İnsidental karsinom nedeniyle TT yapılan 5 hastanın hiçbirinde tümör boyutu 5 cm'nin üstünde değildir, vasküler, kapsüler invazyon (foliküler kanserde major kapsüler invazyon) ve lenf nodülü tutulumu ve uzak metastaz yoktur. TT yapılan bu hastaların hepsi de AMES ve MACIS risk sınıflandırmasına göre düşük risk grubundadır, uzun dönem sağkalımları çok iyidir ve sağlıklı kişilerle aynıdır (20 yıllık sağkalımları %98-99) (3,4). Bu hastaların tiroid hormonu tedavisi ile izlenmesi olanaklıdır.

Bu seride İAB yapılan hastalar arasında, kapsülü veya tiroid dokusunu aşmayan ve diferansiye karsinom gelen 6 hastada saptanan 2 tane 3 cm, bir tane 2 cm ve 2 tane 1.5 cm'lik insidental karsinomlar eğer İAB yapılan nodüllerden iseler yalancı negatif (false-negatif) kabul edilebilir. Bu durumda yalancı negatiflik oranı 6/168 (3.6%)'dir. İnsidental karsinomlar İAB yapılmayan nodüllerden değilseler, bu nodüllerden de İAB yapılması gerektiği ortaya çıkmaktadır. Bizim serimizde tüm dominant ve diğer >1.5 cm'lik ve/veya palpable nodüllerden de İAB yapılmıştır. İAB yapılamayan veya yapılmayan nodüllerden insidental karsinom oranımız %1.7 ve hepsi de mikrokarsinomdur. Yalancı negatiflik oranımız ise %2'dir.

Sonuç olarak, insidental karsinom riskini en aza indirmek için MNG'de dominant nodüllerin dışındaki palpable veya >1.5 cm nodüllerden de İAB yapılabilir. Malignite şüphesi olmayan MNG de insidental karsinom (İK) riski düşüktür, İK saptananların büyük çoğunluğu (bu çalışmada hepsi) düşük risk grubundadır, tiroid hormonu tedavisi ile izlenebilir ve tamamlayıcı tiroidektomiye (TT) gerek yoktur. Gerektiğinde TT primer total tiroidektomiden daha yüksek olmayan bir komplikasyon oranı ile yapılabilir. Bu yüzden malignite şüphesi olmayan MNG'de en baştan total veya near total tiroidektomiye gerek yoktur.
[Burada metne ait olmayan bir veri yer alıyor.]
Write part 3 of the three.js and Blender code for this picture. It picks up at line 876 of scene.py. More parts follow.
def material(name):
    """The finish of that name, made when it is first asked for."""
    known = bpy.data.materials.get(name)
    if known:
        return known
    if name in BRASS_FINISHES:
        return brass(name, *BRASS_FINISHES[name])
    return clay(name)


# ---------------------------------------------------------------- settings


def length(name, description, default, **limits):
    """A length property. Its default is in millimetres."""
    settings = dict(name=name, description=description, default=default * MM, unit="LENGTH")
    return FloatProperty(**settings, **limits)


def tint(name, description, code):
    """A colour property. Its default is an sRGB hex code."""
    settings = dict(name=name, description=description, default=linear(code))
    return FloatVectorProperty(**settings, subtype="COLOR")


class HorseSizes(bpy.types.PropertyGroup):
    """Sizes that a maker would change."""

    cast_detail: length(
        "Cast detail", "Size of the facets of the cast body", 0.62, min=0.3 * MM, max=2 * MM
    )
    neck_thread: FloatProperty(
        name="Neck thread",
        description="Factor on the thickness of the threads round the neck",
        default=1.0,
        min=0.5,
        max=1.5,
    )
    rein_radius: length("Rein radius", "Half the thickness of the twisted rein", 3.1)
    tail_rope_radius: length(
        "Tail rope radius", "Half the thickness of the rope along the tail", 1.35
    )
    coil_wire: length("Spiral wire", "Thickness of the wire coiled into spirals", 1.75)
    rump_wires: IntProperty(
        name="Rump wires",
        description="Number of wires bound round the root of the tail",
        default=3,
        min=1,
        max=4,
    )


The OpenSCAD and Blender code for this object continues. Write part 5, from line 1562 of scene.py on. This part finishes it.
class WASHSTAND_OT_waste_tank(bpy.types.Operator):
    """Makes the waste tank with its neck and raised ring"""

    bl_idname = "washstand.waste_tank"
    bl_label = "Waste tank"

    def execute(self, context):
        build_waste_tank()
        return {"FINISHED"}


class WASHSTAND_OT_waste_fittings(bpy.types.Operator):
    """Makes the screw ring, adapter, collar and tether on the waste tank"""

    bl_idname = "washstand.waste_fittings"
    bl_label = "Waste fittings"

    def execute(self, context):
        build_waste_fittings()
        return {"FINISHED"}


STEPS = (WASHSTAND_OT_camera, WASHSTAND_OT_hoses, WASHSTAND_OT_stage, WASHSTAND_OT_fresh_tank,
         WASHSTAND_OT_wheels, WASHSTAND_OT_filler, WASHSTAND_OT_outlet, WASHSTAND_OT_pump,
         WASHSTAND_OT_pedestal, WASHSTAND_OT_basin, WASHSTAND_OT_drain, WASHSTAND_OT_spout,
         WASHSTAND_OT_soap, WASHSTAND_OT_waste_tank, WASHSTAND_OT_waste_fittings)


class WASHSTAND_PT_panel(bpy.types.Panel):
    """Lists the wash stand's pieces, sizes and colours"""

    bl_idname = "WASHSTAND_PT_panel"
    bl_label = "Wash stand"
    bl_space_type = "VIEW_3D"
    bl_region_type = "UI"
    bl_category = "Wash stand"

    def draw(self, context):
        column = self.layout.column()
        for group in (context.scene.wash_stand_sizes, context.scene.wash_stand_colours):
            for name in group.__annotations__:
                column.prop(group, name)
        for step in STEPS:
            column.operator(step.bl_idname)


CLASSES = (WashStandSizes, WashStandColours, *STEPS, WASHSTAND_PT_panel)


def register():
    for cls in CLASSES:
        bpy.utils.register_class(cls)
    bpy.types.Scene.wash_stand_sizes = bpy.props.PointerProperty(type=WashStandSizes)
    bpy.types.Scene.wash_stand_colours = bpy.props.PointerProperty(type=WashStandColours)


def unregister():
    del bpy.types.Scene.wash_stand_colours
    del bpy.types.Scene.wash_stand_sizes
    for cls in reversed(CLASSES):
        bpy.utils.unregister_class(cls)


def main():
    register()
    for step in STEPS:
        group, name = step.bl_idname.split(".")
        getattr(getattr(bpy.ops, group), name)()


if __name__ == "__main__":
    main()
Mehmet Altan Kaya, Faik Çelik
Makaleyi değerlendiren danışmanın eleştiriyle ilgili görüşü

Sayın Editörler,
Değerlendirme ve katkılarınıza teşekkür ederiz. Çalışmamızı sunarken kliniğimizin deneyimlerini sergilemenin yanı sıra konunun katkılarla zenginleştirilmesini de amaçladık. Bundan sonra planlayacağımız çalışmalarda, öneri ve katkılarınızdan yararlanacağımızı belirtir, saygılarımızı sunarız.

Kaynaklar

  1. The American thyroid association guidelines taskforces. Management guidelines for patients with thyroid nodule and differentiated thyroid carcinomas. Thyroid 2006;16:1-31.
  2. Erdem E, Gulcelik MA, Kuru B, Alagol H. Comparison of completion thyroidectomy and primary surgery for differentiated thyroid carcinoma. Eur J Surg Oncol 2003;29:747-749.
  3. Cady B, Rossi R. An expanded view of risk-group definition in differentiated thyroid carcinoma. Surgery 1988;104:947-953.
  4. Hay ID, Bergstralh EJ, Goellner JR, et al. Predicting outcome in papillary carcinoma: development of a reliable prognostic system in a cohort at 1779 patients surgically treated at one institution during 1940 through 1989. Surgery 1993;114:1050-1058.